INSTRUCTIONS TO FOLLOW » Write out every line of the material exactly as it appears.

┄┄┄┄┄┄┄┄┄┄

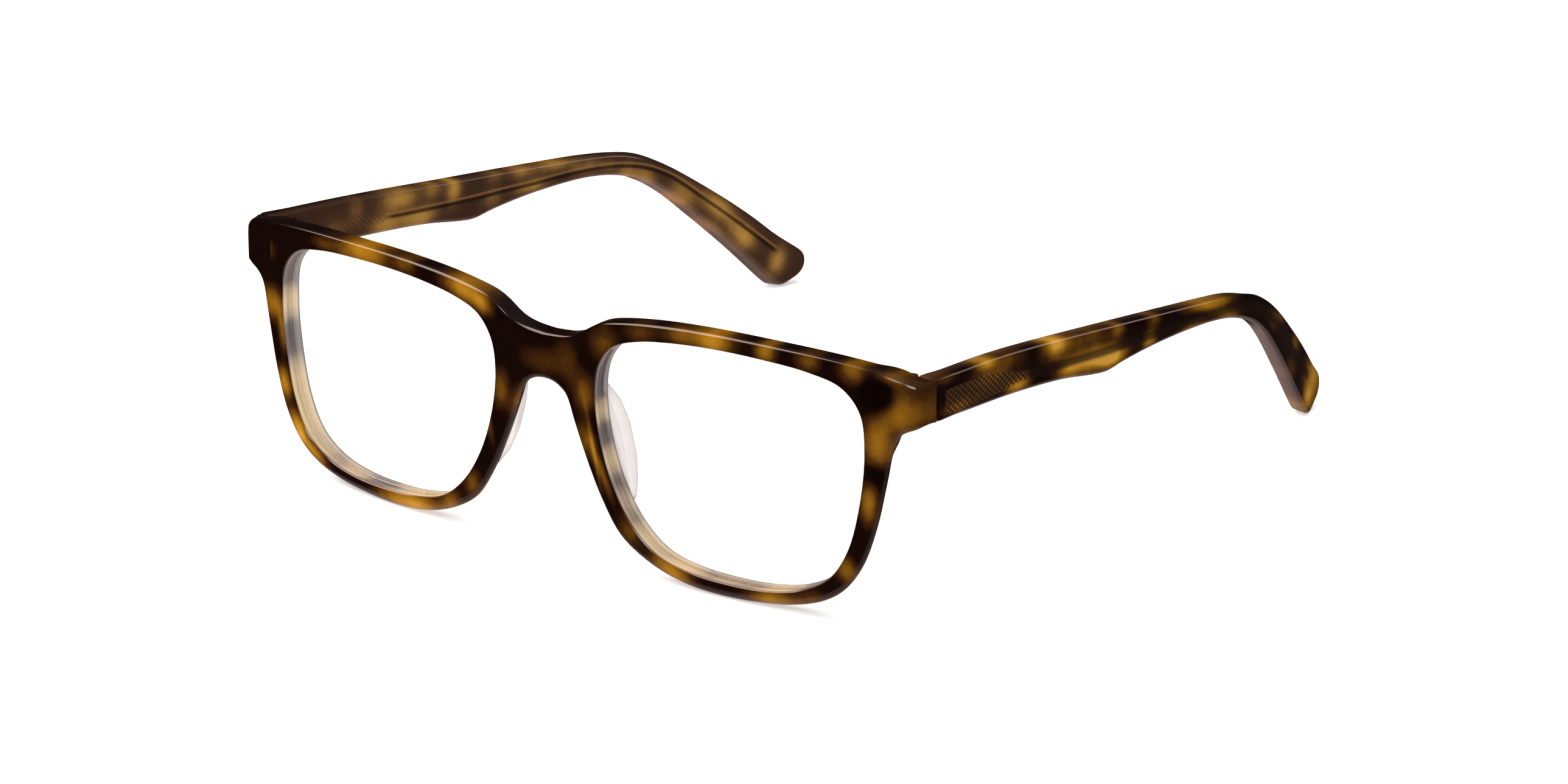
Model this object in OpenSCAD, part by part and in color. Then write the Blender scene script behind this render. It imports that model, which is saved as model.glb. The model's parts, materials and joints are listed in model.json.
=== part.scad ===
// Full-rim acetate eyeglasses frame with clear lenses, built-up nose pads,
// five-barrel hinges and flat steel cores inside the temples.
// The front is drawn in its own upright frame (X to the wearer's left, Y to the ear
// tips, Z up, zero at the middle of the bridge) and then stood on its rims and tips.

/* [Front] */
// Radius of the gentle wrap of the front, seen from above
wrap_radius = 400; // [300:10:600]
// Thickness of the acetate front
front_thickness = 4; // [3.6:0.1:4.4]
// Half the width of the front at the end pieces
half_width = 71.6; // [71:0.1:72.2]
// Radius of the rounded outer corner of each end piece, seen from above
corner_radius = 2.5; // [2:0.5:4]
// Depth at which the end pieces meet the temples
seam_y = 10.5; // [10.4:0.1:10.9]

/* [Lenses] */
// Thickness of a lens
lens_thickness = 1.8; // [1.5:0.1:2.2]
// How far a lens reaches into the groove of its rim
groove_depth = 0.6; // [0.4:0.1:0.8]

/* [Temples] */
// Thickness of the temples
temple_thickness = 3.8; // [3.6:0.1:4]
// Gap between an end piece and its temple
seam_gap = 0.08; // [0.05:0.01:0.15]

/* [Cores] */
// Thickness of the flat steel core inside a temple
core_thickness = 1.1; // [0.9:0.1:1.2]
// Height of the core's wire behind its paddle
wire_height = 1.2; // [1:0.1:1.4]

/* [Hinges] */
// Radius of the hinge barrel
barrel_radius = 1.55; // [1.4:0.05:1.6]
// Height of the whole stack of five knuckles
stack_height = 5.4; // [5:0.1:5.6]
// Radius of the screw's shank
shank_radius = 0.68; // [0.6:0.02:0.72]
// Radial clearance between the shank and the knuckles
shank_clearance = 0.04; // [0.02:0.01:0.06]
// Height of the middle of the hinge above the middle of the bridge
hinge_z = 17.2; // [17:0.1:17.4]

/* [Hidden] */

fit_gap = 0.03;        // between pieces that are set or glued into each other
knuckles = 5;
knuckle_gap = 0.05;
outline_steps = 4;     // straight pieces between two points of an outline
smooth = 48;
wrap_smooth = 720;     // keeps the large wrap radius round

acetate = [0.33, 0.20, 0.07];
clear = [0.85, 0.90, 0.92, 0.4];
crystal = [0.88, 0.86, 0.84, 0.7];
steel = [0.62, 0.62, 0.60];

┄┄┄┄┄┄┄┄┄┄

TASK RESPONSE »
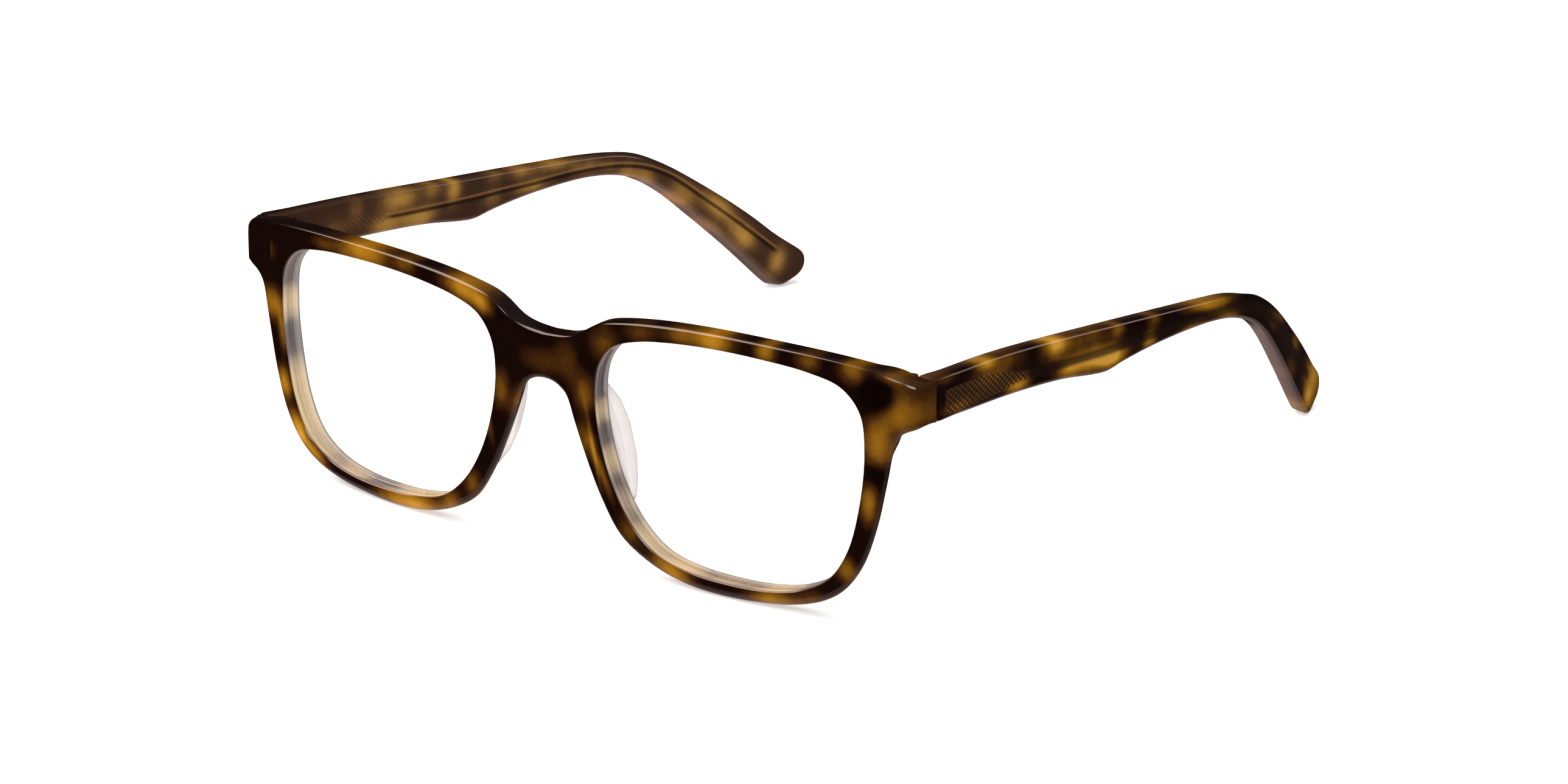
Model this object in OpenSCAD, part by part and in color. Then write the Blender scene script behind this render. It imports that model, which is saved as model.glb. The model's parts, materials and joints are listed in model.json.
=== part.scad ===
// Full-rim acetate eyeglasses frame with clear lenses, built-up nose pads,
// five-barrel hinges and flat steel cores inside the temples.
// The front is drawn in its own upright frame (X to the wearer's left, Y to the ear
// tips, Z up, zero at the middle of the bridge) and then stood on its rims and tips.

/* [Front] */
// Radius of the gentle wrap of the front, seen from above
wrap_radius = 400; // [300:10:600]
// Thickness of the acetate front
front_thickness = 4; // [3.6:0.1:4.4]
// Half the width of the front at the end pieces
half_width = 71.6; // [71:0.1:72.2]
// Radius of the rounded outer corner of each end piece, seen from above
corner_radius = 2.5; // [2:0.5:4]
// Depth at which the end pieces meet the temples
seam_y = 10.5; // [10.4:0.1:10.9]

/* [Lenses] */
// Thickness of a lens
lens_thickness = 1.8; // [1.5:0.1:2.2]
// How far a lens reaches into the groove of its rim
groove_depth = 0.6; // [0.4:0.1:0.8]

/* [Temples] */
// Thickness of the temples
temple_thickness = 3.8; // [3.6:0.1:4]
// Gap between an end piece and its temple
seam_gap = 0.08; // [0.05:0.01:0.15]

/* [Cores] */
// Thickness of the flat steel core inside a temple
core_thickness = 1.1; // [0.9:0.1:1.2]
// Height of the core's wire behind its paddle
wire_height = 1.2; // [1:0.1:1.4]

/* [Hinges] */
// Radius of the hinge barrel
barrel_radius = 1.55; // [1.4:0.05:1.6]
// Height of the whole stack of five knuckles
stack_height = 5.4; // [5:0.1:5.6]
// Radius of the screw's shank
shank_radius = 0.68; // [0.6:0.02:0.72]
// Radial clearance between the shank and the knuckles
shank_clearance = 0.04; // [0.02:0.01:0.06]
// Height of the middle of the hinge above the middle of the bridge
hinge_z = 17.2; // [17:0.1:17.4]

/* [Hidden] */

fit_gap = 0.03;        // between pieces that are set or glued into each other
knuckles = 5;
knuckle_gap = 0.05;
outline_steps = 4;     // straight pieces between two points of an outline
smooth = 48;
wrap_smooth = 720;     // keeps the large wrap radius round

acetate = [0.33, 0.20, 0.07];
clear = [0.85, 0.90, 0.92, 0.4];
crystal = [0.88, 0.86, 0.84, 0.7];
steel = [0.62, 0.62, 0.60];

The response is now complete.